A few words of warning regarding multiband compression:you don't want to use make up gain when using multi band compression.
Step 11: Enhance the Mix.
Now that we’ve balanced the song dynamically and tonally, we
can add a few enhancements.
Before we get started: These are OPTIONAL. If you mix doesn’t
call for it, don’t use it. Always a good rule of thumb.
The first enhancement you could use is saturation. This could be
a saturation plugin, a tape emulation, or an exciter. They’re all
variations of the same concept.
Saturation can be used to add a little “color” to the mix. It
makes the mix feel a little fuller, a little more intense, a little
more exciting. It’s great if your mix is still feeling a little thin or
underwhelming.
It can easily do more harm than good, though. Oversaturating
your mix will add distortion and take away some of the nuance
and dynamics of the mix. It can potentially make the mix sound
flatter.
So don’t add it unless you need it. As with all of these: a little
goes a long way!
Another enhancement option is stereo widening. This tool helps
the song to sound wider and more separated than before.
It’s great for when the mix sounds clustered or close together.
Stereo widening can help spread sounds apart, or it can make
the mix sound “larger than life.”
HOWEVER, it can also introduce phase issues into the mix,
which means that every time the song was played in , it
would sound even worse than before.
So to repeat: So don’t add it unless you need it. A little goes a
long way!
Finally, volume automation can help to increase the impact of
certain sections of the song.
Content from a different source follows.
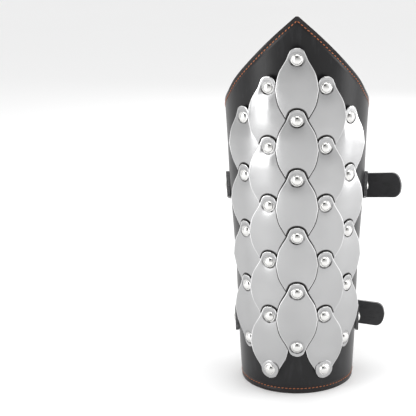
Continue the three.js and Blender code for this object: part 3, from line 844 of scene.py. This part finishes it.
for column, place, count in COLUMNS:
    around = around_of(place)
    for row in range(count):
        node = f"scale_{column}_{row + 1}"
        make_scale(node, place, row, count)
        head = seat_of(place) + COLUMN_STEP + SCALE_THICKNESS + 0.08 - dish(0, place)
        make_rivet(f"rivet_{column}_{row + 1}", around, rivet_height(place, row), head, node)
    z = rivet_height(place, count)
    if abs(place) == 1:
        node = f"end_scale_{column}"
        make_end_scale(node, place, count)
        head = seat_of(place) + COLUMN_STEP + GAP + SCALE_THICKNESS + 0.05 - dish(0, place)
        make_rivet(f"rivet_{column}_end", around, z, head, node)
    else:
        head = seat_of(place) + SCALE_THICKNESS + 0.12 - dish(0, place)
        node = f"end_rivet_{column}"
        make_rivet(f"rivet_{column}_end", around, z, head, node, "nickel_plate")


# Straps
STRAP_CENTRE = GAP + STRAP_THICKNESS / 2
LAYER_STEP = STRAP_THICKNESS + GAP
FOLD_RADIUS = WIRE_RADIUS + GAP + STRAP_THICKNESS / 2
BAR_DROP = LAYER_STEP / 2
ROLLER_LIFT = STRAP_THICKNESS / 2 + GAP + ROLLER_RADIUS
OVER_FOLD = FOLD_RADIUS - BAR_DROP + LAYER_STEP
OVERLAP_STEP = LAYER_STEP + FOLD_HEAD_THICKNESS + GAP


def strap_height(pair, degrees):
    return pair["middle"] + pair["rise"] * abs(degrees / STRAP_END_ANGLE) ** END_RISE_POWER


def strap_radius(pair):
    return radius_at(pair["middle"]) + STRAP_CENTRE


def flap_share(degrees):
    return smooth(abs(degrees), OPEN_BACK_TO, FLAP_FROM)


def lying_radius(pair, degrees):
    on_flap = radius_at(strap_height(pair, degrees)) + STRAP_CENTRE
    return blend(strap_radius(pair), on_flap, flap_share(degrees))


def lying_lean(pair, degrees):
    z = strap_height(pair, degrees)
    rise = radius_at(z + STRAP_WIDTH / 2) - radius_at(z - STRAP_WIDTH / 2)
    return flap_share(degrees) * rise / STRAP_WIDTH


def degrees_for(pair, length):
    return math.degrees(length / strap_radius(pair))


def roller_angle(pair):
    return pair["hinge"] - degrees_for(pair, FRAME_REACH)


# How far the long strap stands above the short strap's run, along the buckle
def long_lift(pair, degrees):
    from_hinge = (pair["hinge"] - degrees) * FRAME_REACH / (pair["hinge"] - roller_angle(pair))
    rise = 1 - smooth(from_hinge, 0, FRAME_REACH - WIRE_RADIUS)
    past = smooth(-from_hinge, 0, FRAME_REACH)
    return rise * blend(OVER_FOLD, OVERLAP_STEP, past)


def long_radius(pair, degrees):
    return lying_radius(pair, degrees) + long_lift(pair, degrees)


def tail_point(pair, length):
    leave = pair["leave"]
    angle = math.radians(leave)
    start = at_back(long_radius(pair, leave), leave, strap_height(pair, leave))
    share = length / pair["tail"]
    droop = -TAIL_DROOP * share * share
    return start + MM * Vector((
        length * math.cos(angle) - droop * math.sin(angle),
        -length * math.sin(angle) - droop * math.cos(angle),
        pair["tail_rise"] * share,
    ))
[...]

For example, you could automate
the volume of the song to where the final chorus sat at 0dB, but
the rest of the song was at -1dB.
Small increases and decreases in volume are fairly obvious in
mastering, so don’t do more than 2dBs of automation. Make
sure to tweak the slope as well. You want the increase to sound
natural, not abrupt.
Step 12: Limit It.
This is one of the most important steps to mastering. Limiting
is the process of making the mix louder – as loud as everything
you hear on the radio.
We mentioned earlier how important volume is to a mix. The
quieter a song is, the duller and thinner it sounds to our ears. So
we want to make sure that our song is the same volume as
others in the genre.
Now, if you were to just turn the volume of a mix up, you would
cause it to clip. You’d be getting more volume, but you wouldn’t
be getting more “perceived volume,” which is when the song
feels louder to the ear than it actually is. You’d also be causing
distortion, which will make the song sound worse!
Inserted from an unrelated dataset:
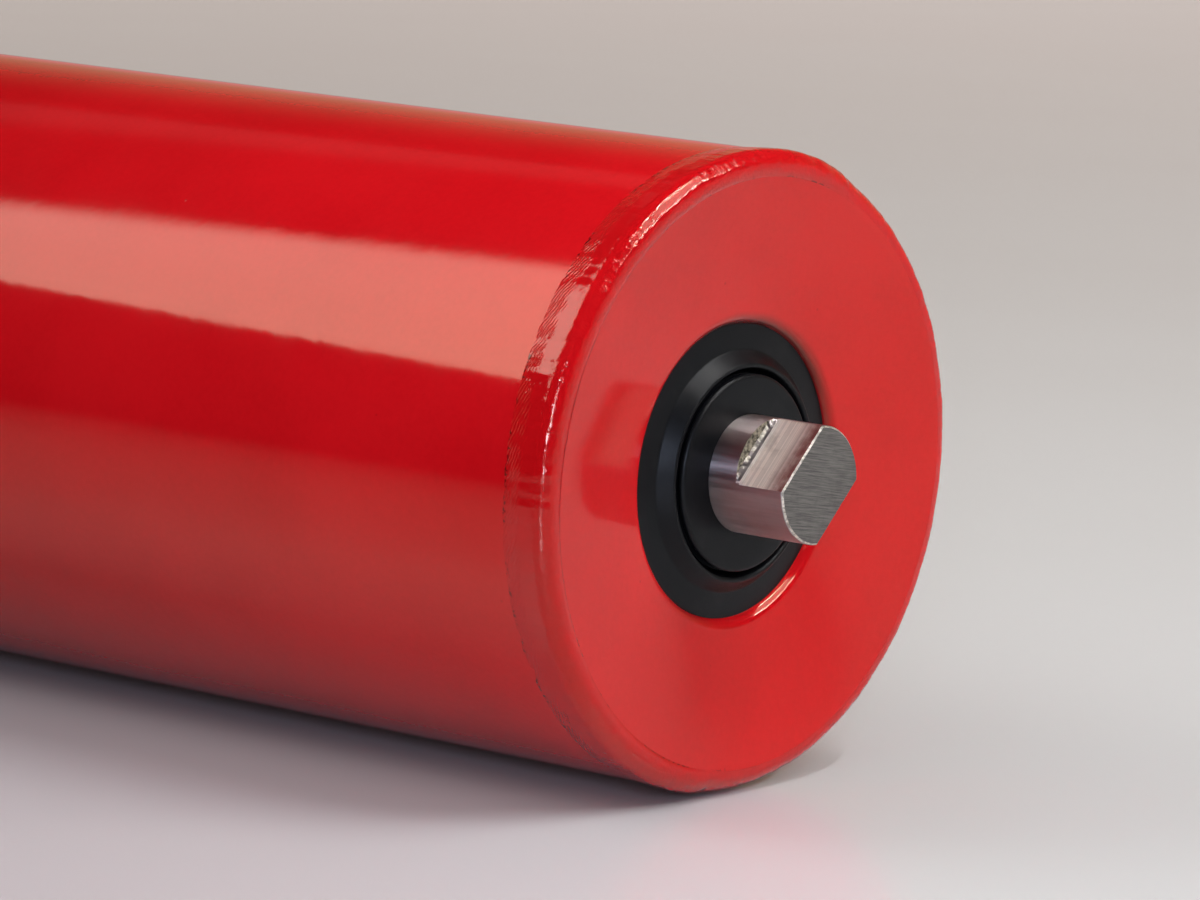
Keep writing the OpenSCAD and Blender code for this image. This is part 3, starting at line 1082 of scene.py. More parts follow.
        # The hidden way back from the rear toe to the front one, inside the joint
        depth = back * (self.joint_at * MM - depth) + depth
        radius = back * (self.joint_r * MM - radius) + radius
        x = given["Facing"] * (given["Face"] - depth)
        where = bench.combine(x, radius * bench.math("COSINE", turn), radius * bench.math("SINE", turn))
        kept = bench.add("GeometryNodeStoreNamedAttribute",
                         {"Geometry": grid.outputs["Mesh"], "Name": LAY, "Value": bench.combine(turn, across)},
                         data_type="FLOAT_VECTOR", domain="POINT")
        placed = bench.add("GeometryNodeSetPosition", {"Geometry": kept.outputs[0], "Position": where})
        closed = bench.add("GeometryNodeMergeByDistance", {"Geometry": placed.outputs[0], "Distance": 1e-6})
        smooth = bench.add("GeometryNodeSetShadeSmooth", {"Geometry": closed.outputs[0], "Shade Smooth": True})
        bench.hand_over(smooth.outputs[0], given["Finish"])
        return tree

    def inputs(self) -> dict[str, Any]:
        """Gives the tree's inputs.

        Returns:
            Their defaults by name, 0.0 where build() gives the value.
        """
        return {
            "Steps round": self.around + 1, "Steps across": self.across + 1,
            "Facing": 0.0, "Face": 0.0, "Seed": 0.0,
            "Crest radius": self.crest_r * MM, "Crest depth": self.crest_at * MM,
            "Nose radius": self.nose_r * MM, "Toe fillet": self.toe * MM,
            "Run": self.run * MM, "Rise": self.rise * MM,
            "Dish slope": math.radians(self.dish), "Dish radius": self.dish_r * MM,
            "Slim middle": math.radians(self.slim_middle), "Lump height": self.lump * MM,
        }

    def build(self, end: End, face_at: float, finish: bpy.types.Material) -> None:
        """Makes the bead at one end.

        Args:
            end: Which end it goes round.
            face_at: Distance of the housing's face from the middle, in metres.
            finish: The enamel.
        """
        made = grown(f"{end.title}_lapped_bead", self.tree(),
                     {"Facing": float(end.value), "Face": face_at, "Finish": finish,
                      "Seed": 4.0 + 3.0 * end.value})
        dress(made, None, "shell", "red_enamel", f"{end.title}_weld_bead")


def grown(name: str, tree: bpy.types.NodeTree, sizes: dict[str, Any]) -> bpy.types.Object:
    """Runs a Geometry Nodes tree once and keeps its result as a plain mesh.

    Args:
        name: The piece's name.
        tree: The tree.
        sizes: Values for its named inputs.

    Returns:
        The object, with no modifier, its faces pointing outwards.
    """
    host = link(name, bpy.data.meshes.new(name))
    modifier = host.modifiers.new("Grow", "NODES")
    modifier.node_group = tree
    sockets = {item.name: item.identifier for item in tree.interface.items_tree
               if item.item_type == "SOCKET" and item.in_out == "INPUT"}
    for title, value in sizes.items():
        modifier[sockets[title]] = value
    host.update_tag()
    bpy.context.view_layer.update()
    mesh = bpy.data.meshes.new_from_object(host.evaluated_get(bpy.context.evaluated_depsgraph_get()))
    mesh.name = name
    host.modifiers.clear()
    host.data = mesh
    shape = bmesh.new()
    shape.from_mesh(mesh)
    bmesh.ops.recalc_face_normals(shape, faces=shape.faces)
    shape.to_mesh(mesh)
    shape.free()
    return host


def dress(piece: bpy.types.Object, finish: bpy.types.Material | None, body: str, slot: str, *nodes: str) -> None:
    """Gives a piece its finish and ties it to the frame.

    Args:
        piece: The piece.
        finish: Its material, or nothing where it has one already.
        body: The body that it rides on.
        slot: A material slot's name; not used.
        nodes: The CAD nodes that it stands for.
    """
    if finish is not None:
        piece.data.materials.clear()
        piece.data.materials.append(finish)
    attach(piece, body)
    if nodes:
        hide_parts(*nodes)
    LOG.info("%s: %d faces on %s", piece.name, len(piece.data.polygons), body)


# ---------------------------------------------------------------- the seals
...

Limiting your mix brings the volume of the track up while also
creating more perceived volume. It’s the best way to set your
song to industry loudness levels.
A is essentially a simple compressor. But rather than
having a regular ratio (like 2:1 or 3:1), it has what we call a
“brick wall” ratio – ∞:1.
This means that NO amount of sound goes above the set
threshold. 100% of it gets turned down. So no clipping.
Here’s how you set up your limiter:
*add the limiter as the last plugin in your chain.
*set the output ceiling at -0.5dbfs.
**set your attack very slow (100ms)
*set your release very slow (500ms)
*Decrease the attack until you hear the mix start to lose impact,then back off
*decrease the release until you hear the mix start to distort,then back off.You could also use the auto if your compressor has.
*Decrease your input gain until you're getting 2-3db of gain reduction.
We are wanting our track to sit around 0dB, so the first thing to
do is to set your output level (the limiter version of a threshold)
around there. Specifically, you want to set it between -0.3dB and
-0.8 dB. That will make sure that it doesn’t clip in speakers that
have a bit of a gain boost built into their circuits.
After that, you want to turn the gain of the song up until you are
getting 2 – 3dB of gain reduction. If you are using a stock
limiter, don’t go any higher than that, because it can create
some nasty artifacts. If you are using a quality third-party
limiter, you can go a little higher to 4 – 5dBs of gain reduction.
The gain knob is increasing the actual volume, but the brickwall
limiting is increasing the perceived loudness. So your track is
loud, but it feels even louder.
Step 13: Make Your Final Checks.
Congrats! You’re nearly there. Now it’s time to make any final
checks.
Personally, I use Dynameter to check the track still has a high
dynamic range.
Other people like to use a LUFS meter to check the final
loudness level.
If you don’t have any specific plugins for these purposes, skip
this step. At this point in time, you’ve already done everything in
your power to ensure that this is a great master.
Step 14: Bounce It (at 16 bits and 44.1kHz).
This is it. The master is done, and you’re about to release it to
the world!
The final step is to bounce (export) the song in a file that will be
compatible with all types of playback systems.
First things first: Select for the track to be bounced as both a
lossless file and a .mp3 file. You can pick whatever lossless
type you prefer – .wav, .aiff, .caf.
Then you’ll want to make sure the track is bouncing at
resolution of 16 bits and a sample rate of 44.1kHz. These are
the standards for audio.
One very important detail: make sure to dither your track before
you bounce. Without getting into the science, dithering helps to
prevent extra distortion from happening when you are bouncing
your track at a different resolution. Without it, your hard work
would go to waste.
Your DAW will most likely have different dithering options. I
recommend using the pow-r 2 setting.
IMPORTANT: Make sure to only dither your audio file once! You
can cause audible noise if you dither multiple times.
Finally, if there is any “normalizing” function in your DAWs
bounce window, DON’T use it. Normalizing is essentially a crude
way to make your track louder. You don’t need it once you’ve
mastered your song.
Hit that OK button, and you are done mastering!